Once we have that list, we can we can have some large, linked aggregate, so we can help each other, and get more attention to the whole idea.

We should also en-list some critics and reviewers.  I know some reviewers but not much about critics in their native habitat.  However, someone else might.

Because we are rebelling against enforced conformity of style and opinion, of belief and ideology, this list is not “though shalt nots” but “You’re allowed to.”  It is also, in the nature of my nature (Okay, who let the copyeditor in?  Rent his robes and throw him to outer darkness, where there shall be wailing and gnawing of blue pencils) to know that this job is not completed.  Heck, it’s not even really started.  There will be discussion of this list at both According To Hoyt and Mad Genius Club.  Come and be heard, and let the discussion begin.

You are allowed to write escapist science fiction – or fantasy.  Sometimes we just need a good read.  If it doesn’t have a big idea but is enjoyable, it’s still a worthy endeavor.

You are allowed to write as much as you wish.  In the new limitless market we see no reason to artificially restrict your output.  Anyone who thinks quality depends on how long something took to write has never known either professional writers or struggling middle-graders.

You are allowed to write first person.  You are also allowed to write second person, third person, and in persons yet to be invented.  As long as your work is entertaining, we hold you harmless in matters relating to verbal malfeasance.

If your world building holds internal consistency, at least according to the buying public, anyone objecting because it doesn’t conform to his or her idea of a future shall be pelted with soft boiled eggs and wear the yolk of shame.

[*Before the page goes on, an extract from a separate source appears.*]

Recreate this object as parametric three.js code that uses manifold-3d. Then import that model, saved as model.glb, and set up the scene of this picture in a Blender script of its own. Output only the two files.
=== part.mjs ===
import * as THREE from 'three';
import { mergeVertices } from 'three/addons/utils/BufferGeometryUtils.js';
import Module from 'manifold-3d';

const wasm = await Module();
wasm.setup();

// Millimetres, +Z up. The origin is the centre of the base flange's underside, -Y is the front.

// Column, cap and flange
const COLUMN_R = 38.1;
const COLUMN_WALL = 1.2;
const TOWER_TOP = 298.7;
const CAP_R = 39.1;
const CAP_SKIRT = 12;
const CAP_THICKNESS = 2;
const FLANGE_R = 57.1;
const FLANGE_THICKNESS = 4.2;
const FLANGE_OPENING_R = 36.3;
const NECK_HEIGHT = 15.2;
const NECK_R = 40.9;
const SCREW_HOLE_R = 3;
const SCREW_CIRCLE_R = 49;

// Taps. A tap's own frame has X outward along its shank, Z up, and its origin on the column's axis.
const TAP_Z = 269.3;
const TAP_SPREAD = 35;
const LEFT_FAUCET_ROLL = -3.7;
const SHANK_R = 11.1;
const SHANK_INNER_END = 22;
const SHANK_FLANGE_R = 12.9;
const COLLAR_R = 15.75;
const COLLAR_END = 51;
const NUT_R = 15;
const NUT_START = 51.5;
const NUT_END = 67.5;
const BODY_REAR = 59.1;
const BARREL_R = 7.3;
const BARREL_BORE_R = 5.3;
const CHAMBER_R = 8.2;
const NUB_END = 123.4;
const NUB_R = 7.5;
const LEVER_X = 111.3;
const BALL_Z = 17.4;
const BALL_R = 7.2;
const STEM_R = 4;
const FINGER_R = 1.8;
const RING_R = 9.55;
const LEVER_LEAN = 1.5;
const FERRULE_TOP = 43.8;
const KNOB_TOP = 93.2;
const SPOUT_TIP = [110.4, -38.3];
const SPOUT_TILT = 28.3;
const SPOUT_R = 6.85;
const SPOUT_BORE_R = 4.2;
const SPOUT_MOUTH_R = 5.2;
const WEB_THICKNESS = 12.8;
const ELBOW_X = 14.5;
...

Your objective is to sell books.  Writing is communication.  Your objective is to communicate with as many people as possible.  Or at least to amuse them, distract them, or make the burden of life less burdensome for a while.  Wishing to feed your family is also an acceptable goal.

You can write male heros.  You can write female heros.  You can write alien heros.  You can write human heros.  You can write western heros.  You can write non-western heros.  You can write squirrel-heros (but you have to know you’re weird.)  You can write it in a boat, you can write it with a goat (but which end do you hold on the paper?) You can write it in a moat (but it will probably drip) and you can write it on a stoat.

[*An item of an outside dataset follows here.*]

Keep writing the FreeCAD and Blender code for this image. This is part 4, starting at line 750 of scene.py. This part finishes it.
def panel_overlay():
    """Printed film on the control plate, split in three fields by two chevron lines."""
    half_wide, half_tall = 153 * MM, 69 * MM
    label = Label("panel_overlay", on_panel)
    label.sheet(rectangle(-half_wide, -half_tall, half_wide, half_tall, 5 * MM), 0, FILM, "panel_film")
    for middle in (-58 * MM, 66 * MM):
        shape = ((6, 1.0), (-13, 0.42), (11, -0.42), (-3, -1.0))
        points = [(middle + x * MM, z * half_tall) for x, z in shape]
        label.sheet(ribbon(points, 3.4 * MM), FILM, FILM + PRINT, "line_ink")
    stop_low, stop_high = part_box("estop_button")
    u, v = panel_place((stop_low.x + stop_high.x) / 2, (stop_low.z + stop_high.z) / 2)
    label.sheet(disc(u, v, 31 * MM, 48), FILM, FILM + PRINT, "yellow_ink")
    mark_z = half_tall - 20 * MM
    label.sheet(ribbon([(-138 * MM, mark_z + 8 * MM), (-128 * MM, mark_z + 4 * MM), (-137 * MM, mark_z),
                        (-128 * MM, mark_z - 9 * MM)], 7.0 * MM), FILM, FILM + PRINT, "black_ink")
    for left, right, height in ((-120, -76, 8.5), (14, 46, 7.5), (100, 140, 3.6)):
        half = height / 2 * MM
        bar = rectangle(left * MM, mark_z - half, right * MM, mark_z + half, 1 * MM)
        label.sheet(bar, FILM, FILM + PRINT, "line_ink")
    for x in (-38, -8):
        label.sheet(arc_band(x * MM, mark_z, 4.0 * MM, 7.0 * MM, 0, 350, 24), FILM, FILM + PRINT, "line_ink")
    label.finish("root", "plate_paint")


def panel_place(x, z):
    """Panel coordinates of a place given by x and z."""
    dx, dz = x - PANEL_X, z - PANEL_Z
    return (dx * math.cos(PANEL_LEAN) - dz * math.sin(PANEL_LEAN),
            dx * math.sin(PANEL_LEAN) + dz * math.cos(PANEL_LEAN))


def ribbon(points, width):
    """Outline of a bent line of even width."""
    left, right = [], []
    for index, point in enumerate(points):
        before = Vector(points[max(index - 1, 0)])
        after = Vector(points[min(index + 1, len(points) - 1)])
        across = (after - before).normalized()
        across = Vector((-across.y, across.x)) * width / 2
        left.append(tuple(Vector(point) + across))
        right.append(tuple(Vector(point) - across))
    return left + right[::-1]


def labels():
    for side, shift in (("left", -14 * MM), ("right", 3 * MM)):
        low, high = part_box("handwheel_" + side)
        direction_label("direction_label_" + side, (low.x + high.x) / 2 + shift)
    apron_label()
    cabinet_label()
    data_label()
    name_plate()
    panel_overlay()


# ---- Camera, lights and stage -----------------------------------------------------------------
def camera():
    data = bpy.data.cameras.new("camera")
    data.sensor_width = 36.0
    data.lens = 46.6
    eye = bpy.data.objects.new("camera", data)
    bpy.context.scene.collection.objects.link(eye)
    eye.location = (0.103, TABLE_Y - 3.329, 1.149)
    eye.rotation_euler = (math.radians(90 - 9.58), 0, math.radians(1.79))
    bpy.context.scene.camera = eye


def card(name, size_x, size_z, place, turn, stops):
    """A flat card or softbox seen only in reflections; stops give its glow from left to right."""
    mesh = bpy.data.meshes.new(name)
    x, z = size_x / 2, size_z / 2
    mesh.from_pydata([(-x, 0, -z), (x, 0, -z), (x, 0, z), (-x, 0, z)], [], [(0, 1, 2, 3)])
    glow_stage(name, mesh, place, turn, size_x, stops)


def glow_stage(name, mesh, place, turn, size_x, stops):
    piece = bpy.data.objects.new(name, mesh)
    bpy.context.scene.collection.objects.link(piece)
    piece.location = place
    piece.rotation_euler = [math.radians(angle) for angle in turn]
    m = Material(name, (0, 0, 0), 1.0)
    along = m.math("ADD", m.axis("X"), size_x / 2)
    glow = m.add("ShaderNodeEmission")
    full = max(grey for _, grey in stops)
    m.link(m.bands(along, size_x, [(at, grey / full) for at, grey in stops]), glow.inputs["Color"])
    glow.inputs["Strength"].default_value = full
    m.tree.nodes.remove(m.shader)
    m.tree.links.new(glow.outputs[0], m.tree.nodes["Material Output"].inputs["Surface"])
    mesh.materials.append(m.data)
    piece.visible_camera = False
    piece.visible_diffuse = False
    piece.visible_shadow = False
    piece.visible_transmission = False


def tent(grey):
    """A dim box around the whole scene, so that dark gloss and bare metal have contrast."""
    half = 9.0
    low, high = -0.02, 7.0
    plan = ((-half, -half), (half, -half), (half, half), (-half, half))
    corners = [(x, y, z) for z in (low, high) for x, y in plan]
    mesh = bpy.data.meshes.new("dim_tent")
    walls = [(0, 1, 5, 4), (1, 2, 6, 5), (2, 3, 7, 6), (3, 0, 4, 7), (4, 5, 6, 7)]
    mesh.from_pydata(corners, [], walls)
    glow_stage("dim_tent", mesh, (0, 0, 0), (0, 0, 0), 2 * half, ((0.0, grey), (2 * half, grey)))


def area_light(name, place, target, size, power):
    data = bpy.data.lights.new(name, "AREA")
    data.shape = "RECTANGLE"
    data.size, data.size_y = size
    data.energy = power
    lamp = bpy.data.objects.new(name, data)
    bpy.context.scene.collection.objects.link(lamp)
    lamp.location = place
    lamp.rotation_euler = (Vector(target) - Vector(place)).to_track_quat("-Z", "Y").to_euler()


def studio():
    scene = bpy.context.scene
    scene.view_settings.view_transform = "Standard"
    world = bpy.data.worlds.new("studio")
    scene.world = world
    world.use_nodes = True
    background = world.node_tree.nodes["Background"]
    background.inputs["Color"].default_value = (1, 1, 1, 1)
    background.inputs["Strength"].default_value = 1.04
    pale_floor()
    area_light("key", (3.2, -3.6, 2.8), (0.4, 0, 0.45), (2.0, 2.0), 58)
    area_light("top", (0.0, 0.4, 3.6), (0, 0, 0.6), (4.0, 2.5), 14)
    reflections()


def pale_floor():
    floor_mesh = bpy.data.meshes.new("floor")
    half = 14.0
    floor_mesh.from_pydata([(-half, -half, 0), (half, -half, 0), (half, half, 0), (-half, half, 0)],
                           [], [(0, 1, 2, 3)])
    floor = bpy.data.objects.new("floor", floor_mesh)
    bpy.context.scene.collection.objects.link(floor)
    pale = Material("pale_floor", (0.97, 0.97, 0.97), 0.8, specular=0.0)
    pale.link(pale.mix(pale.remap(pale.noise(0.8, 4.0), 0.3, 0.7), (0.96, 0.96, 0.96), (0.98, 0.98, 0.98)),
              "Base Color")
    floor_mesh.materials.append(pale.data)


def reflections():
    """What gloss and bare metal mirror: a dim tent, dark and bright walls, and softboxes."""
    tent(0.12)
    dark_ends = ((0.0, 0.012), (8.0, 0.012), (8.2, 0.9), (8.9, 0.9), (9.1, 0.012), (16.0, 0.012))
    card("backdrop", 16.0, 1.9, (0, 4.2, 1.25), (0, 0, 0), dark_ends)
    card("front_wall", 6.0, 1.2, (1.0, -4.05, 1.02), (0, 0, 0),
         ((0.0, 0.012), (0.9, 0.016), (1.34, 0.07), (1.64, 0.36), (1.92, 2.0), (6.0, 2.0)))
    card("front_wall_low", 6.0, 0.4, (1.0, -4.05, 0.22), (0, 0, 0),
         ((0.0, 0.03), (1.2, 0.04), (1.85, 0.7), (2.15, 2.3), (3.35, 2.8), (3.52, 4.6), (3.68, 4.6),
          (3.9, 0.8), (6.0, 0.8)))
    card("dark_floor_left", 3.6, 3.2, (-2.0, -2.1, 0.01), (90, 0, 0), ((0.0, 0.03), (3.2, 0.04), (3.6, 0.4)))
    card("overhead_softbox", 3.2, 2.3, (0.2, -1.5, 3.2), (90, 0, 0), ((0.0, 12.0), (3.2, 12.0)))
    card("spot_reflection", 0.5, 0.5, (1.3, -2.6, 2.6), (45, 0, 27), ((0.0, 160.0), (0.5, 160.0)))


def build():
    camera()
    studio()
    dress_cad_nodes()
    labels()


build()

You can have a happy ever after.  You can have a happy for a while.  You can have a fleeting happy.  It’s your happy and you can have it if you want to.

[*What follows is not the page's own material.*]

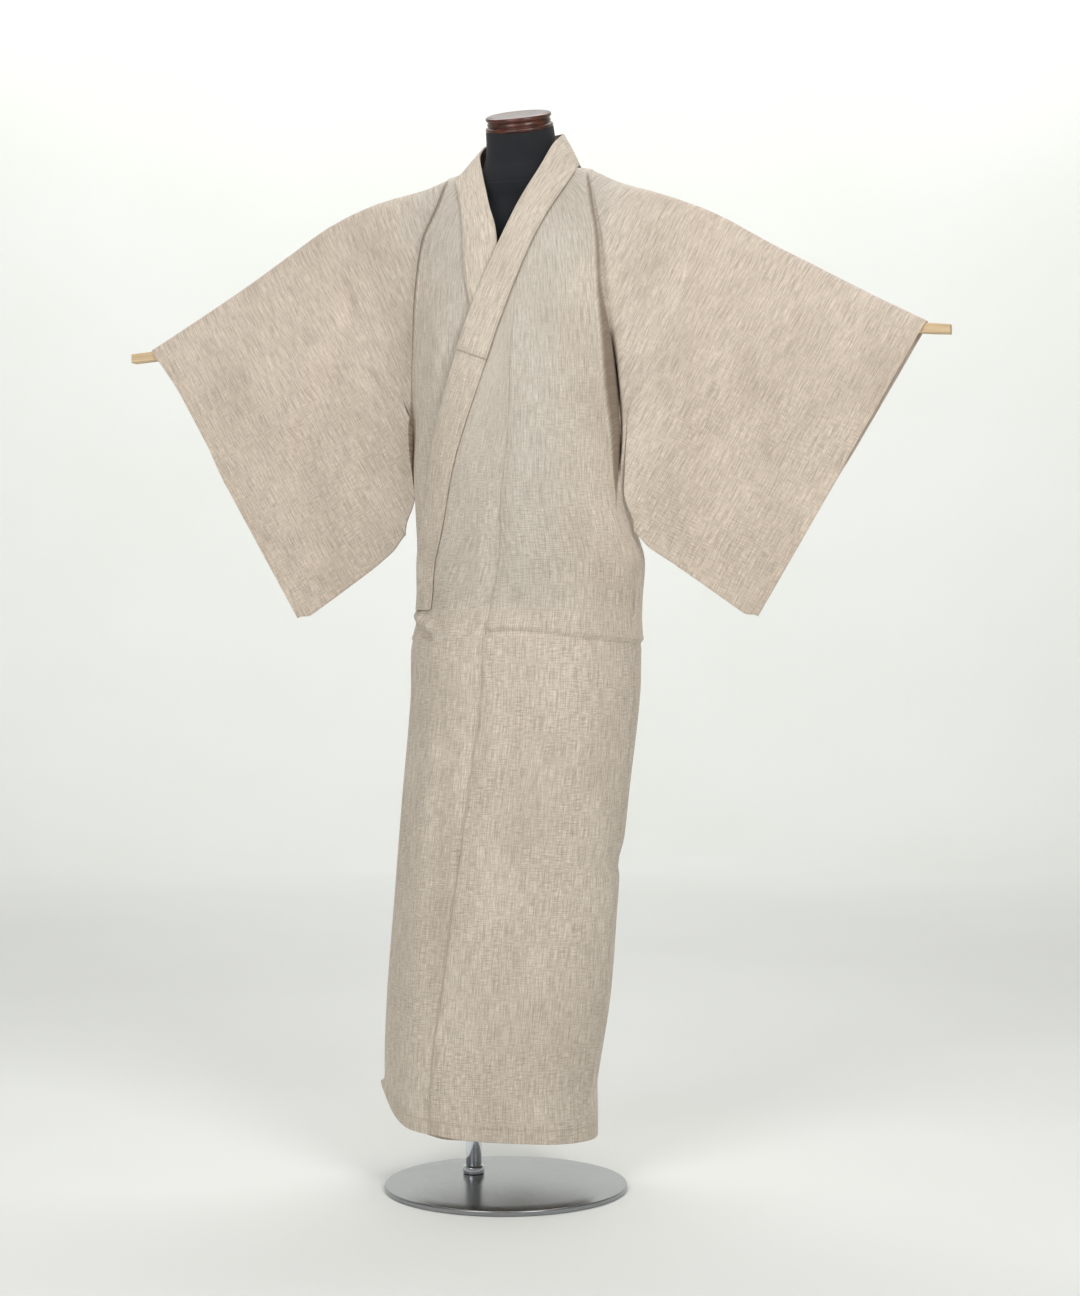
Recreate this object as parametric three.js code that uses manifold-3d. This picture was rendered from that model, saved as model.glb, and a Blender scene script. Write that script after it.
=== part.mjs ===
// A worn unlined yukata of pale beige cloth on a limbless dress form.
// Millimetres, +Z up. The front faces -Y, and X runs to the wearer's left. The origin is the
// middle of the base plate's underside, and the form's own middle stands beside it.
import * as THREE from "three";
import Module from "manifold-3d";
import { mergeVertices } from "three/addons/utils/BufferGeometryUtils.js";

const wasm = await Module();
wasm.setup();

// Cloth thickness, seam gap and the steps between cloths that lie on each other.
const CLOTH = 1.2;
const BAND = 1.6;
const SEAM_GAP = 0.3;
const WRAP_STEP = 8;
const BACK_SEAM_GAP = 0.5;
const COLLAR_STEP = 2.6;
const COVER_STEP = 2.1;

// Where the form's middle stands, seen from the middle of the plate.
const FORM_X = 12;
const FORM_Y = 35;

// Levels of the garment.
const ARMHOLE_Z = 1137;
const NECK_Z = 1508;
const TUCK_Z = 811;
const COLLAR_END_Z = 853;
const COVER_END_Z = 1212;

// Shoulder line on each side: neck point, kink at the form's shoulder tip, sleeve seam, cuff.
const NECK_X = 88;
const NECK_GAP = 2.8;
const FOLD_TOP_X = 103;
const SHOULDER_LINE = [
  { x: 88, left: 1507, right: 1508 },
  { x: 104, left: 1504, right: 1503 },
  { x: 145, left: 1482, right: 1488 },
  { x: 200, left: 1464, right: 1477 },
  { x: 240, left: 1450, right: 1467 },
  { x: 303, left: 1424, right: 1441 },
  { x: 380, left: 1379, right: 1394 },
  { x: 437, left: 1348, right: 1358 },
  { x: 491, left: 1318, right: 1326 },
  { x: 543, left: 1290, right: 1296 },
  { x: 603, left: 1259, right: 1262.5 },
];
const SEAM_TOP_X = 303;
const ARMHOLE_X = 167;
const CUFF_X = 603;

// The draped tube below the armholes and the chest above them, one row for each level:
// cx and a are the middle and half-width, front and back the reach of the cloth from cy.
const MIDDLE_Y = 7.5;
const SECTIONS = [
  { z: 60, cx: -47, a: 151, front: 146, back: 152 },
  { z: 100, cx: -47, a: 153, front: 145, back: 151 },
  { z: 159, cx: -47.4, a: 160, front: 144, back: 149 },
  { z: 277, cx: -38.2, a: 166.7, front: 143, back: 147 },
  { z: 425, cx: -27.3, a: 166.7, front: 143, back: 145 },
  { z: 572, cx: -13.4, a: 169.8, front: 142.5, back: 143 },
  { z: 720, cx: 2.8, a: 174, front: 142, back: 142 },
  { z: 809, cx: 5, a: 175, front: 142, back: 142 },
  { z: 868, cx: 10.6, a: 170.6, front: 142, back: 141 },
  { z: 928, cx: 10, a: 174.5, front: 142.5, back: 141 },
  { z: 960, cx: 6, a: 169.5, front: 143, back: 141 },
  { z: 1010, cx: -1, a: 162, front: 143, back: 141 },
  { z: 1060, cx: -2.5, a: 161, front: 143, back: 140 },
  { z: 1137, cx: 0, a: 160, front: 141, back: 137 },
  { z: 1200, cx: 0, a: 168, front: 137, back: 133 },
  { z: 1250, cx: 0, a: 172, front: 132, back: 128 },
  { z: 1320, cx: 0, a: 178, front: 121, back: 119 },
  { z: 1400, cx: 0, a: 184, front: 103, back: 103 },
  { z: 1438, cx: 0, a: 187, front: 88, back: 95 },
  { z: 1470, cx: 0, a: 188, front: 74, back: 86 },
  { z: 1515, cx: 0, a: 190, front: 62, back: 73 },
];

// Fold lines where the front hangs free of the part that the sleeve draws out, and how far
// the drawn-out part lies in front of the middle just beside them.
const FOLDS = [
  { z: 1000, left: 150, right: 158, inset: 16 },
  { z: 1137, left: 150, right: 152, inset: 14 },
  { z: 1180, left: 149, right: 150, inset: 20 },
  { z: 1250, left: 147, right: 147, inset: 32 },
  { z: 1318, left: 145, right: 141, inset: 44 },
  { z: 1398, left: 141, right: 114, inset: 54 },
  { z: 1450, left: 129, right: 97, inset: 52 },
  { z: 1508, left: 103, right: 103, inset: 42 },
];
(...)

You can write action and plot oriented books.  (Who will stop you?  You’ve researched fighting techniques, right?)

You can write sex.  Or not.  It all depends what fits the plot.  You can even write sex with a robot.

You can write politics.  You can write them from the right, from the left, from the middle, the top, the bottom or everywhere at once.  Just remember to make them fit the plot.  And remember not to infodump.

So do we have no principles?  No guidelines?

Oh, it’s guidelines you want, then?  Well, I was manifesting.  But fine.  I’ll throw out a few simple rules:

1 – Your writing should be entertaining.  If you’re writing for the awards and the literary recognition, you’re hanging out with the wrong crowd.  (Does the other crowd have a tiny racoon in a kilt?  Or even a quilt?  Think!)

2 – Your writing shouldn’t leave anyone feeling like they should scrub with pumice or commit suicide through swallowing stoats for the crime of being human, or like humans are a blight upon the Earth, or that the future is dark, dreary, evil and fraught with nastiness, because that’s all humans can do, and woe is us.

3 – Your writing should not leave anyone feeling ashamed of being: male, female, western, non-western, sickly, hale, powerful, powerless.  It should use characters as characters and not as broad groups that are then used to shame other groups.  Fiction is not agit prop.

4- Your writing shouldn’t be all about the message.  You can, of course, have a message.  But the message should not be the be-all end-all of the novel.  If it is, perhaps you should be writing pamphlets.

5 – You shall not commit grey goo.  Grey goo, in which characters of indeterminate moral status move in a landscape of indeterminate importance towards goals that will leave no one better or worse off is not entertaining.  (Unless it is to see how the book bounces off the far wall, and that has limited entertainment.  Also, I’m not flinging my kindle.)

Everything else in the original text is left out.